Illinois Attorney General Lisa Madigan has joined with the Federal Trade Commission and state regulators from 49 states to announce a settlement with two sham cancer charities over allegations that the groups used millions of dollars in donations for personal use. The settlement concludes the largest joint charitable enforcement action by Madigan, the FTC and state regulators.
The settlement with Cancer Fund of America Inc. (CFA) and Cancer Support Services Inc. (CSS) will dissolve the national organizations and ban the head of the charities, James Reynolds II, from future charitable work. Madigan, the FTC and state regulators alleged CFA and CSS solicited donations under the guise that the funding would help cancer patients, but instead, the charities spent the overwhelming majority of donations for personal use, on their families and friends, and for fundraisers to raise more money for the organizations.
“This settlement puts an end to an egregious charitable deception,” said Madigan. “These charities defrauded donors and spent millions of dollars that should have gone to support cancer patients.”
The lawsuit was filed by Madigan, the FTC and state regulators in May 2015 and targeted four sham charities run by Reynolds and his family members that bilked more than $187 million from donors, of which more than $75 million was donated to CFA and CSS. The other two sham charities – Children’s Cancer Fund of America Inc. (CCFOA) and The Breast Cancer Society Inc. (BCS) – settled in May 2015 for similar terms.
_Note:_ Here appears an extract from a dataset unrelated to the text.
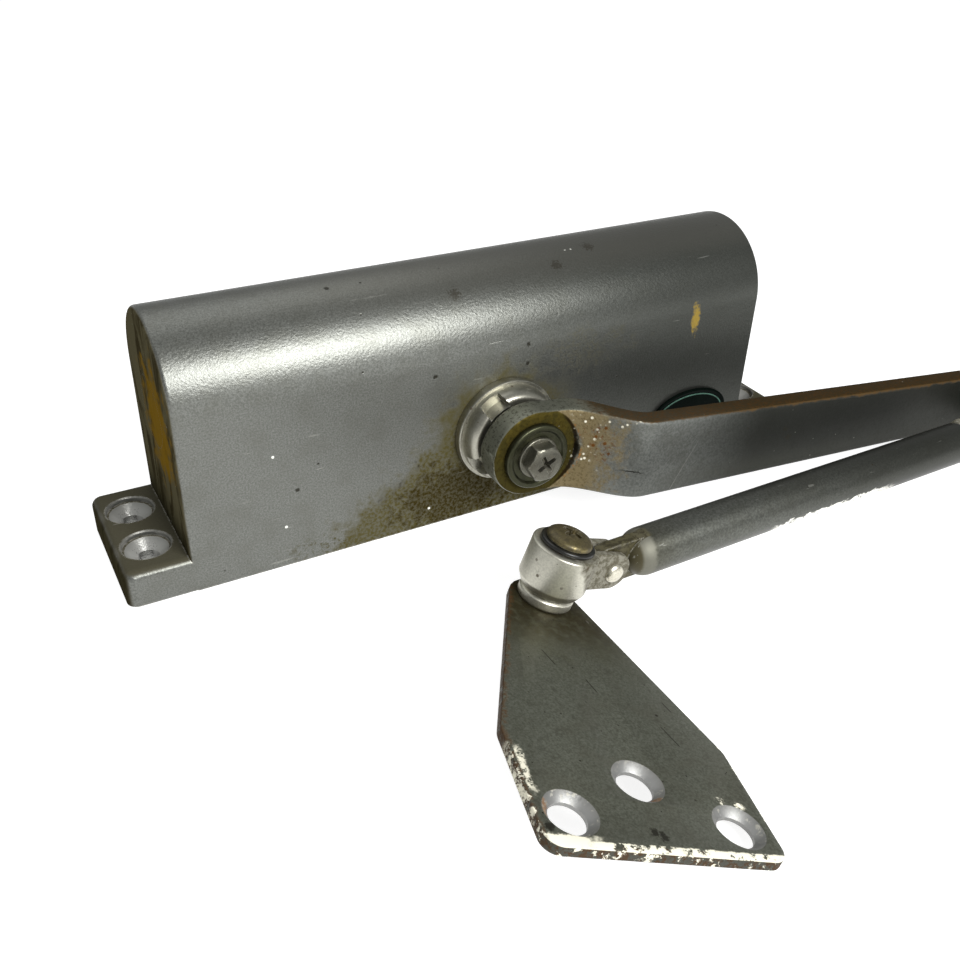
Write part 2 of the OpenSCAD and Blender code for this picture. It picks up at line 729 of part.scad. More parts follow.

Under the settlement order, CFA and CSS will be permanently closed and their assets liquidated. Reynolds is banned from profiting from charity fundraising and nonprofit work and from serving as a charity’s director or trustee or otherwise managing charitable assets.
In filing today’s settlement, Attorney General Madigan urged consumers to review her office’s tips on Being an Informed Donor before donating to a charity.